Potensi Minyak Jelantah
Potensi minyak jelantah di Indonesia memang sangat besar. Pertamina mengajak partisipasi aktif masyarakat untuk mendistribusikan minyak goreng bekas pakai. Hal ini bertujuan agar dapat diolah kembali menjadi bahan bakar ramah lingkungan yang berpotensi mendunia. Langkah ini tidak hanya akan menggerakkan roda ekonomi sirkular dengan melibatkan masyarakat dalam pengumpulan limbah. Tetapi juga membuka lapangan pekerjaan baru dan memberikan reputasi hijau (green reputation) yang membanggakan bagi Indonesia di mata internasional.
Pemanfaatan minyak jelantah ini merupakan wujud hilirisasi di sektor bahan bakar. Sejalan dengan semangat hilirisasi mineral yang tengah gencar didorong, Pertamina melihat minyak jelantah sebagai aset berharga yang dapat diolah di dalam negeri. Tentunya, untuk memenuhi kebutuhan bahan bakar ramah lingkungan. Ini akan menciptakan lapangan pekerjaan di sektor produksi, distribusi, hingga ritel.

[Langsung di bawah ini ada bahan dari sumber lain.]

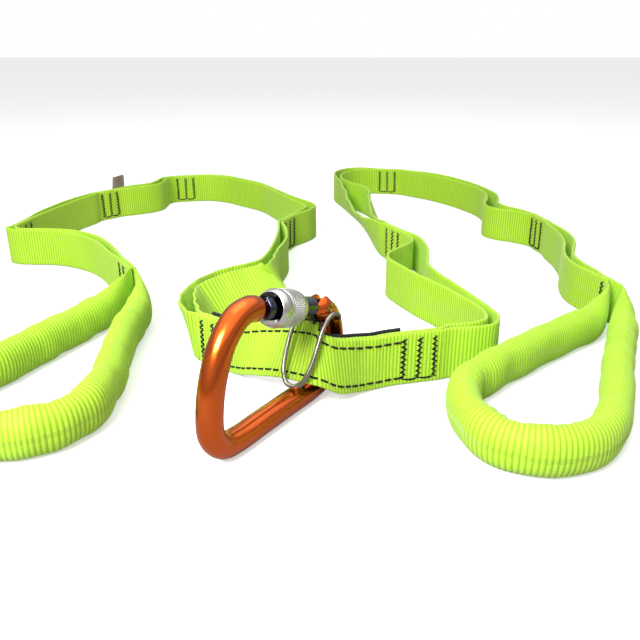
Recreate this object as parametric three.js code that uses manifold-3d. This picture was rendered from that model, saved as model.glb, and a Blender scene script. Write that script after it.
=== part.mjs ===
// A two-armed foot-loop climbing strap, set out on edge, with its screw-gate carabiner.
// Millimetres, +Z up. The strap stands on the plane Z = 0. In plan, +X runs along the
// stitched bridge from the left arm to the right arm, and +Y runs away from the foot loops.
import * as THREE from 'three';
import { mergeVertices } from 'three/addons/utils/BufferGeometryUtils.js';
import Module from 'manifold-3d';

const wasm = await Module();
wasm.setup();

// ---------- driving dimensions ----------
const STRAP_WIDTH = 25;
const PLY_THICKNESS = 1.6;
const PLY_GAP = 0.75;
const REINFORCEMENT_THICKNESS = 1.2;
const STATION_STEP = 7;
const BRIDGE_STEP = 3;
const FIT = 0.35;
const RUNNING_FIT = 0.08;

const THREAD_WIDTH = 0.9;
const THREAD_DEPTH = 0.6;
const THREAD_CLEARANCE = 0.3;
const STITCH_CLEARANCE = 0.7;
const TACK_ROW_PITCH = 7.5;
const TACK_ROWS = 3;
const TACK_EDGE_MARGIN = 2.5;
const TACK_SWING = 1.1;
const TACK_ZIGS = 9;
const TACK_OVERRUN = 3;
const SEAM_GAP = 1.4;
const STITCH_MARGIN = 3.5;

const TUBE_WIDTH = 14;
const TUBE_HEIGHT = 19.5;
const TUBE_WALL = 1.3;
const TUBE_FLAT_WIDTH = 3.4;
const TUBE_SIDES = 12;
const TUBE_STEP = 9;
const TUBE_OPENING_LENGTH = 34;
const CORE_CLEARANCE = 0.9;
const CORE_SETBACK = 30;

const BAR_RADIUS = 5.1;
const BAR_SIDES = 14;
const GATE_LENGTH = 41.2;
const NOSE_REACH = 45.6;
const GATE_RADIUS = 4.6;
const GATE_TONGUE_THICKNESS = 4;
const GATE_TONGUE_HEIGHT = 7.6;
const NOSE_TONGUE_THICKNESS = 3;
const NOSE_TONGUE_OVERLAP = 4;
const NOSE_ROOT = 2;
const KNUCKLE_RADIUS = 5.7;
const PIN_RADIUS = 1.5;
const PIN_LENGTH = 10.2;
const PLUNGER_RADIUS = 1.1;
const PLUNGER_LENGTH = 5;
const SPRING_RADIUS = 1.0;
const SPRING_WIRE = 0.35;
const SPRING_LENGTH = 11;
const SPRING_TURNS = 6;

const SLEEVE_RADIUS = 7.75;
const SLEEVE_LENGTH = 18.5;
const SLEEVE_START = 17.6;
const SLEEVE_MOUTH_RADIUS = 6.3;
const SLEEVE_MOUTH_DEPTH = 9;
const SLEEVE_BEVEL = 1.1;
const LINER_WALL = 0.7;
const LINER_LENGTH = 6;

const BAIL_WIRE_RADIUS = 1;
const BAIL_HALF_WIDTH = 7.2;
const BAIL_TIP_DEPTH = 2.4;

const LABEL_WIDTH = 17;
const LABEL_LENGTH = 14;
const LABEL_THICKNESS = 0.9;
const LABEL_LIFT = 17.5;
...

Sebagai langkah nyata, Pertamina melalui PT Pertamina Patra Niaga telah meluncurkan program Green Movement UCO. Sebuah inisiatif pengumpulan minyak jelantah di sejumlah SPBU dan rumah sakit IHC Pertamina di Jabodetabek dan Bandung. Program pilot project ini, yang akan berlangsung selama setahun dengan evaluasi berkelanjutan. Hal ini bertujuan untuk meningkatkan kesadaran masyarakat dan mempermudah daur ulang minyak jelantah sebagai bahan baku biofuel.
Riva Siahaan, Direktur Utama Pertamina Patra Niaga, mengungkapkan bahwa Pertamina Patra Niaga telah berhasil menggunakan UCO sebagai campuran bahan baku sustainable untuk produk avtur, menghasilkan Sustainable Aviation Fuel (SAF) yang mampu mengurangi emisi hingga 84% dibandingkan dengan bahan bakar jet konvensional. Ini adalah bukti nyata bahwa “sampah” dapur Indonesia memiliki potensi luar biasa untuk menerbangkan masa depan yang lebih hijau.